The question needs asking: what is the functional difference between random street crime and methodical police crime? Doubtless, violent crime requires vigorous suppression, but on the other hand, is this country poised on the verge of law enforcement running amok? We believe it is, just ask any Hispanic who has driven through Mississippi lately.

The taped beating of Missouri prisoners raises profound questions which reach beyond the brutality of kicking, beating and siccing dogs on helpless people. The primary question is this: should a country engage in profiteering off its criminalized class? Unsavory historical examples of this kind of opportunism abound and they have left a bitter, long lasting legacy: British deportees to Australia, indentured servitude, endless chain gangs and Asian work prisons making products for state profit. What privatizing does however, removes wards of the state even further from public responsibility. The video tape in question was, for instance, over one year old. It was made as a training film, perhaps for Brutality 101 or How to Reduce the Cost of Alpo. It was shocking alright, with staff and SWAT type law enforcement officers gleefully testing electromagnetic principles on the genitalia of prisoners.

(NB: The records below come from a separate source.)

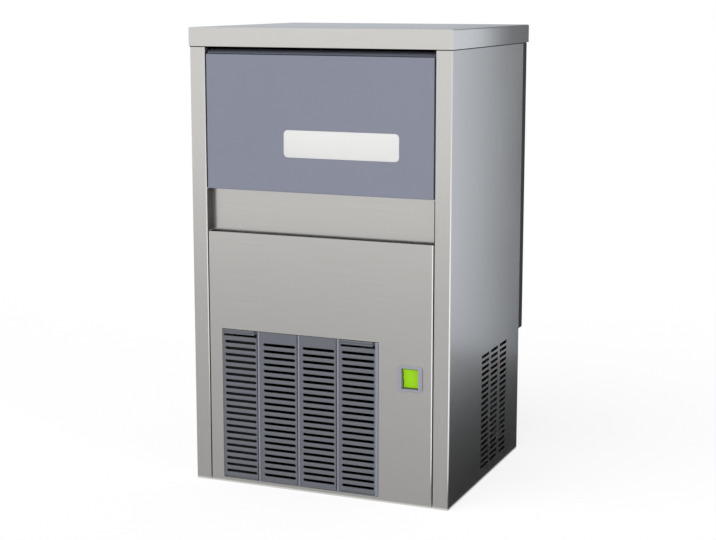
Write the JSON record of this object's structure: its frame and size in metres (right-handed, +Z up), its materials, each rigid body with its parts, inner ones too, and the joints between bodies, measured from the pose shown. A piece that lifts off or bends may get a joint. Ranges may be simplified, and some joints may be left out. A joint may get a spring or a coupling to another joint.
{
  "type": "ice cube machine",
  "caption": "Under-counter ice cube machine: folded stainless cabinet with a top-hinged bin door, a louvred tilt-out front grille, a rocker switch and an insulated bin",
  "frame": {"origin": "centre of the outer box's bottom, on the floor", "axes": "+X to the right seen from the front, +Y to the back, +Z up; the door faces -Y"},
  "size_m": [0.389, 0.348, 0.65],
  "materials": {
    "stainless_sheet": "brushed",
    "zinc_steel": "satin",
    "grey_plastic": "satin",
    "white_plastic": "satin",
    "label_plate": "smooth",
    "black_plastic": "satin",
    "foam": "matte",
    "copper_tube": "satin",
    "aluminium_fin": "satin",
    "black_steel": "satin",
    "rubber": "matte",
    "lime_rocker": "translucent look"
  },
  "bodies": {
    "cabinet": {"top_lid": "stainless_sheet", "side_panel_right": "stainless_sheet", "side_panel_left": "stainless_sheet", "front_panel": "stainless_sheet", "apron": "stainless_sheet", "base_pan": "zinc_steel", "foot_inserts": "zinc_steel", "rear_panel": "zinc_steel", "panel_screws": "zinc_steel", "bin_bar": "zinc_steel", "hinge_pins": "zinc_steel", "condenser_frame": "zinc_steel", "fan_shroud": "zinc_steel", "fan_bracket": "zinc_steel", "curtain_rod": "zinc_steel", "switch_housing": "grey_plastic", "bin_liner": "white_plastic", "water_tank": "white_plastic", "evaporator_frame": "white_plastic", "spray_bar": "white_plastic", "ice_chute": "white_plastic", "drain_pipe": "white_plastic", "inlet_pipe": "white_plastic", "inlet_valve": "white_plastic", "rear_shell": "black_plastic", "hinge_blocks": "black_plastic", "water_pump": "black_plastic", "cable_gland": "black_plastic", "control_box": "black_plastic", "bin_insulation": "foam", "lid_insulation": "foam", "condenser_coil": "copper_tube", "discharge_pipe": "copper_tube", "suction_pipe": "copper_tube", "condenser_outlet": "copper_tube", "filter_drier": "copper_tube", "liquid_pipe": "copper_tube", "evaporator": "copper_tube", "evaporator_coil": "copper_tube", "condenser_fins": "aluminium_fin", "fan_motor": "black_steel", "compressor": "black_steel", "compressor_grommets": "rubber"},
    "door": {"door_outer": "grey_plastic", "door_inner": "white_plastic", "door_label": "label_plate", "door_bumpers": "rubber"},
    "grille": {"grille": "grey_plastic", "air_filter": "black_plastic"},
    "latch_left": {"grille_latch_left": "grey_plastic"},
    "latch_right": {"grille_latch_right": "grey_plastic"},
    "rocker": {"switch_rocker": "lime_rocker"},
    "fan": {"fan_blades": "black_plastic", "fan_shaft": "zinc_steel"},
    "flap_1": {"curtain_flap_1": "white_plastic"},
    "flap_2": {"curtain_flap_2": "white_plastic"},
    "flap_3": {"curtain_flap_3": "white_plastic"},
    "flap_4": {"curtain_flap_4": "white_plastic"}
  },
  "joints": [
    {"name": "door_hinge", "type": "hinge", "parent": "cabinet", "child": "door", "pos_m": [0, -0.152, 0.5975], "axis": [-1, 0, 0], "range_deg": [0, 85]},
    {"name": "grille_tilt", "type": "hinge", "parent": "cabinet", "child": "grille", "pos_m": [0, -0.1706, 0.006], "axis": [1, 0, 0], "range_deg": [0, 30]},
    {"name": "latch_left_slide", "type": "slide", "parent": "grille", "child": "latch_left", "axis": [0, 0, -1], "range_m": [0, 0.0018], "stiffness_N_per_m": 600},
    {"name": "latch_right_slide", "type": "slide", "parent": "grille", "child": "latch_right", "axis": [0, 0, -1], "range_m": [0, 0.0018], "stiffness_N_per_m": 600},
    {"name": "rocker_switch", "type": "hinge", "parent": "cabinet", "child": "rocker", "pos_m": [0.137, -0.167, 0.1793], "axis": [-1, 0, 0], "range_deg": [0, 14]},
    {"name": "fan_spin", "type": "hinge", "parent": "cabinet", "child": "fan", "pos_m": [-0.04, -0.102, 0.118], "axis": [0, 1, 0], "continuous": true},
    {"name": "flap_1_swing", "type": "hinge", "parent": "cabinet", "child": "flap_1", "pos_m": [0, -0.01, 0.6], "axis": [-1, 0, 0], "range_deg": [0, 60]},
    {"name": "flap_2_swing", "type": "hinge", "parent": "cabinet", "child": "flap_2", "pos_m": [0, -0.01, 0.6], "axis": [-1, 0, 0], "range_deg": [0, 60]},
    {"name": "flap_3_swing", "type": "hinge", "parent": "cabinet", "child": "flap_3", "pos_m": [0, -0.01, 0.6], "axis": [-1, 0, 0], "range_deg": [0, 60]},
    {"name": "flap_4_swing", "type": "hinge", "parent": "cabinet", "child": "flap_4", "pos_m": [0, -0.01, 0.6], "axis": [-1, 0, 0], "range_deg": [0, 60]}
  ]
}
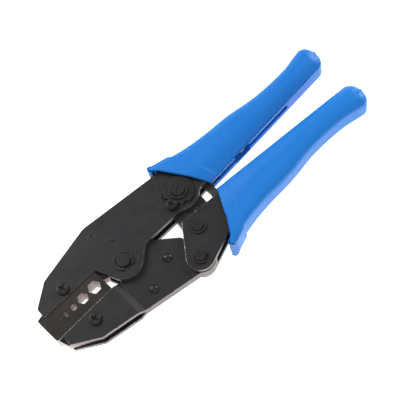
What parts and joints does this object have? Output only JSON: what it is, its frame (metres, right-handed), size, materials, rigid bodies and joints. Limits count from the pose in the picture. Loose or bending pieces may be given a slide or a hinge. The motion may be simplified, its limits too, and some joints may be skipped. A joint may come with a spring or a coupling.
{
  "type": "ratchet crimping tool",
  "caption": "Hand crimping tool with a compound-action plate head, interchangeable crimp dies, a toggle link, a ratchet and two moulded grips.",
  "frame": {"origin": "middle of the tool's bounding box in plan, on the plane that the undersides of the grips lie in", "axes": "+X from the jaws to the handle ends, +Y towards the fixed handle, +Z out of the front plates; the tool lies on its back plates' side with its jaws closed"},
  "size_m": [0.2166, 0.0698, 0.017],
  "materials": {
    "plate": "satin black oxide on stamped steel",
    "die": "black oxide on milled tool steel",
    "pin": "semi-gloss black oxide",
    "clip": "black spring steel",
    "spacer": "turned steel",
    "ratchet": "dark hardened steel",
    "spring": "yellow-plated spring wire",
    "grip": "satin blue moulded plastic"
  },
  "bodies": {
    "frame": {"frame_plate_front": "plate", "frame_plate_back": "plate", "upper_die": "die", "upper_die_screw": "pin", "main_pivot_pin": "pin", "main_pivot_clip": "clip", "eccentric_pin": "pin", "eccentric_clip": "clip", "adjusting_wheel": "pin", "lock_screw": "pin", "frame_rivets": "pin", "frame_spacers": "spacer", "spring_anchor_pin": "pin", "pawl_pin": "pin", "pawl_spring_pin": "pin", "fixed_grip": "grip", "return_spring": "spring", "pawl_spring": "spring"},
    "jaw": {"jaw_plate_front": "plate", "jaw_plate_back": "plate", "lower_die": "die", "lower_die_screw": "pin", "jaw_rivets": "pin"},
    "handle": {"handle_plate_front": "plate", "handle_plate_back": "plate", "handle_pin": "pin", "handle_pin_clip": "clip", "toggle_pin": "pin", "toggle_pin_clip": "clip", "ratchet_sector": "ratchet", "sector_rivets": "pin", "handle_rivets": "pin", "handle_spacers": "spacer", "moving_grip": "grip"},
    "link": {"link_plate_front": "plate", "link_plate_back": "plate", "link_rivet": "pin", "link_spring_pin": "pin"},
    "pawl": {"pawl": "ratchet"}
  },
  "joints": [
    {"name": "jaw_pivot", "type": "hinge", "parent": "frame", "child": "jaw", "pos_m": [-0.053, 0.00186, 0.0085], "axis": [0, 0, 1], "range_deg": [0, 12]},
    {"name": "handle_pivot", "type": "hinge", "parent": "jaw", "child": "handle", "pos_m": [-0.0224, -0.02654, 0.0085], "axis": [0, 0, 1], "range_deg": [-44.2, 0]},
    {"name": "link_pivot", "type": "hinge", "parent": "frame", "child": "link", "pos_m": [-0.0047, 0.01036, 0.0085], "axis": [0, 0, 1], "range_deg": [0, 26.8], "deforming": ["return_spring"]},
    {"name": "pawl_pivot", "type": "hinge", "parent": "frame", "child": "pawl", "pos_m": [0.0236, 0.01946, 0.0085], "axis": [0, 0, 1], "range_deg": [-8, 8], "stiffness_Nm_per_rad": 0.02, "deforming": ["pawl_spring"]}
  ],
  "couplings": [
    {"joint": "handle_pivot", "follows": "jaw_pivot", "ratio": -3.68},
    {"joint": "link_pivot", "follows": "jaw_pivot", "ratio": 2.23}
  ]
}
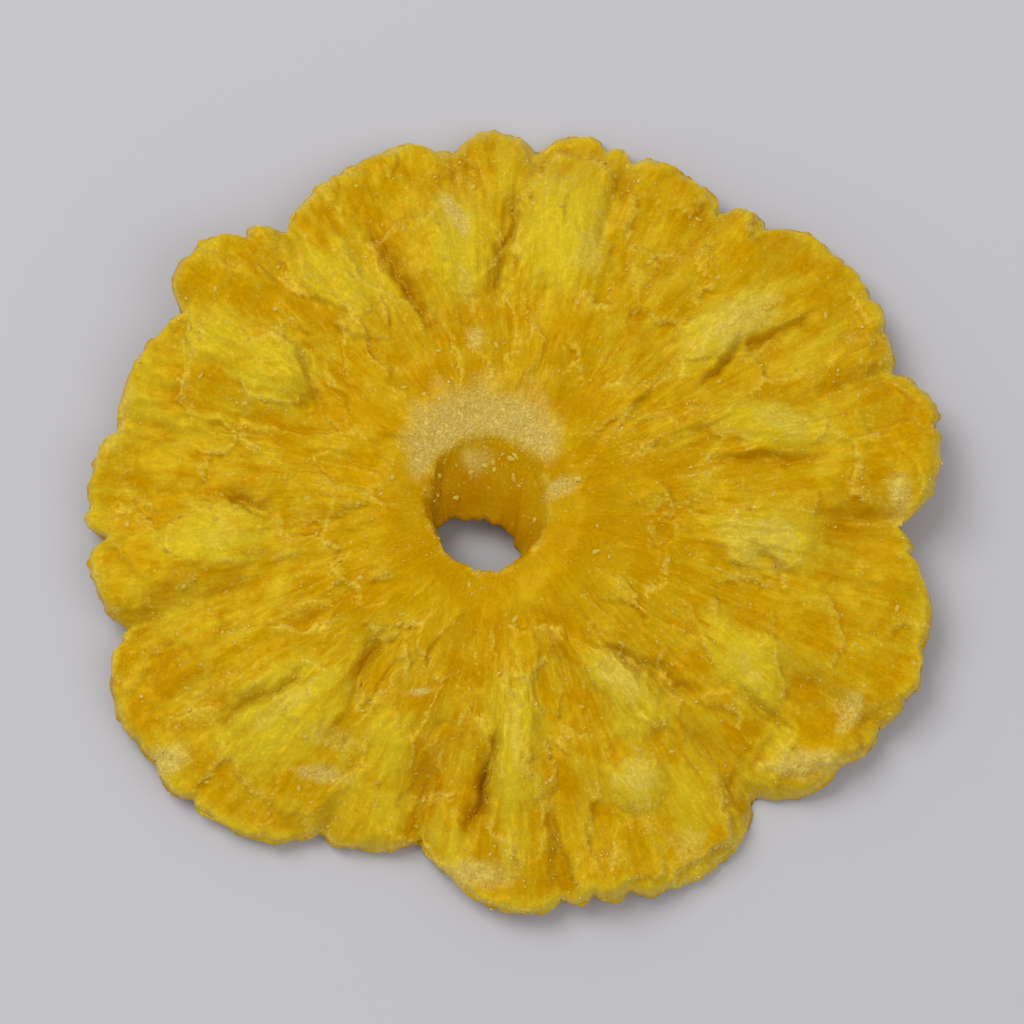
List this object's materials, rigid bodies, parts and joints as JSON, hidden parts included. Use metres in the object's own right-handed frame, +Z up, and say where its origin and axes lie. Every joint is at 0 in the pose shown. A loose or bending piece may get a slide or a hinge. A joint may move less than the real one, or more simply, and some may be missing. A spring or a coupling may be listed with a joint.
{
  "type": "dried pineapple ring",
  "caption": "Dried, sugared slice of pineapple: a curled ring with a lobed rim, cracked seed chambers and a slanting core hole.",
  "frame": {"origin": "centre of the ring's box, on the surface that it lies on", "axes": "+Z up through the ring's upper face, +X along its longest side, -Y towards the picture's lower edge"},
  "size_m": [0.087, 0.081, 0.0086],
  "materials": {
    "dried_flesh": "translucent amber-yellow dried flesh, slightly moist, with pale seed chambers and a dusting of sugar"
  },
  "bodies": {
    "root": {"pineapple_ring": "dried_flesh"}
  },
  "joints": []
}
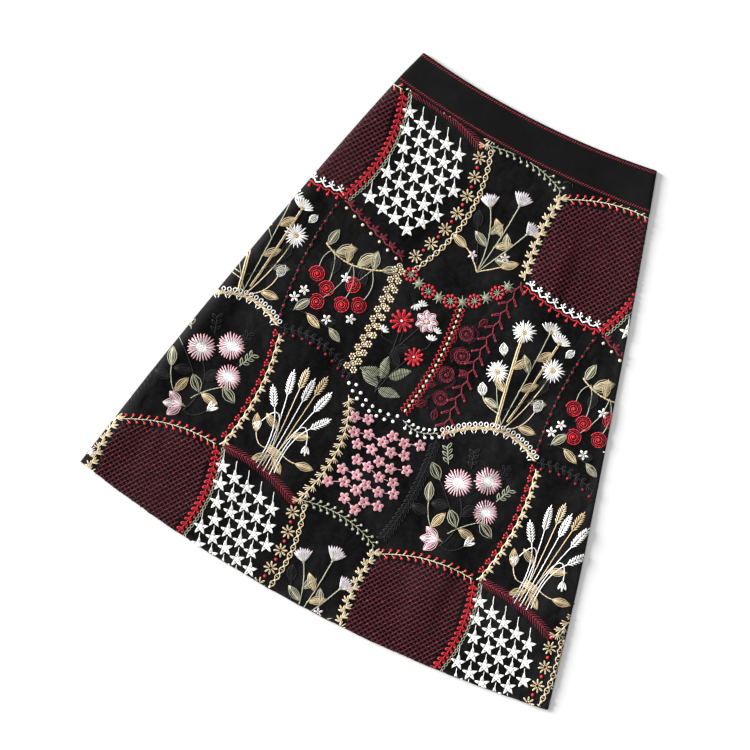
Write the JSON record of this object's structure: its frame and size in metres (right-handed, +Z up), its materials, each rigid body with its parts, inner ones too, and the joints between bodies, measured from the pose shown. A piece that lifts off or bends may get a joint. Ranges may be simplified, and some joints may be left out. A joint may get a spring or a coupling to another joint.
{
  "type": "embroidered skirt",
  "caption": "Flared knee-length skirt laid flat, with a plain firm waistband and cotton panels embroidered all over in patches, flowers and seam stitches.",
  "frame": {"origin": "on the surface that the skirt lies on, under the middle of its outline", "axes": "+Z up from the surface, +Y towards the waist, +X to the right seen from above"},
  "size_m": [0.635, 0.66, 0.0061],
  "materials": {
    "embroidered_cotton": "matte black cotton with a fine plain weave",
    "waistband_cloth": "smooth matte black firm knit",
    "embroidery_thread": "softly shining twisted embroidery thread",
    "sewing_thread": "dark red sewing thread"
  },
  "bodies": {
    "root": {"front_panel": "embroidered_cotton", "back_panel": "embroidered_cotton", "front_waistband": "waistband_cloth", "back_waistband": "waistband_cloth"}
  },
  "joints": []
}
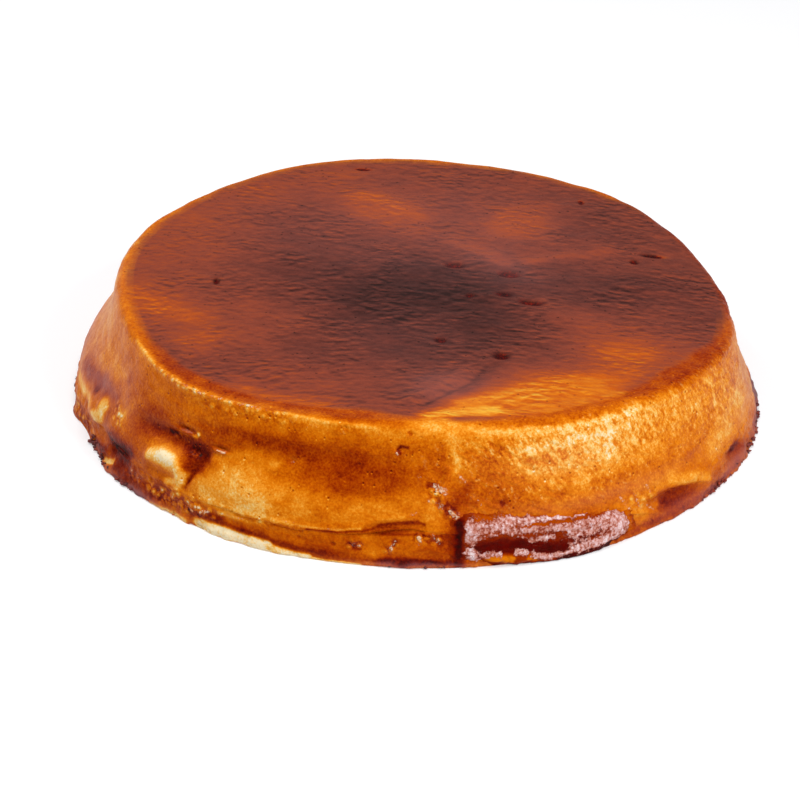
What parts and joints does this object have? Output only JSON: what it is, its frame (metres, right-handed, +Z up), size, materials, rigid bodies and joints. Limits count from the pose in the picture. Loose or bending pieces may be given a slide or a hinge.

The men from Missouri had repeatedly complained of vicious treatment from unbridled use of the stun gun to scanty food of poor quality. These complaints, muffled by the privatizing entity-in this case a company called Capitol Correctional Resources, Inc., of Jackson, Mississippi-and Texas state bureaucrats, were ignored in turn by Missouri officialdom. They were far away prisoners, out of sight and out of mind. Only the release of this brutal training tape called attention to their plight. How much of this goes on? We are betting that, like the anally fixated New York cop, we are only seeing the tip of a very large, very dark iceberg. What is emerging is the inevitable result of a society that has hyped crime and given police over-broad authority. For those of you who are complacent, remember that handcuffs and toilet plungers have this in common: one size fits all.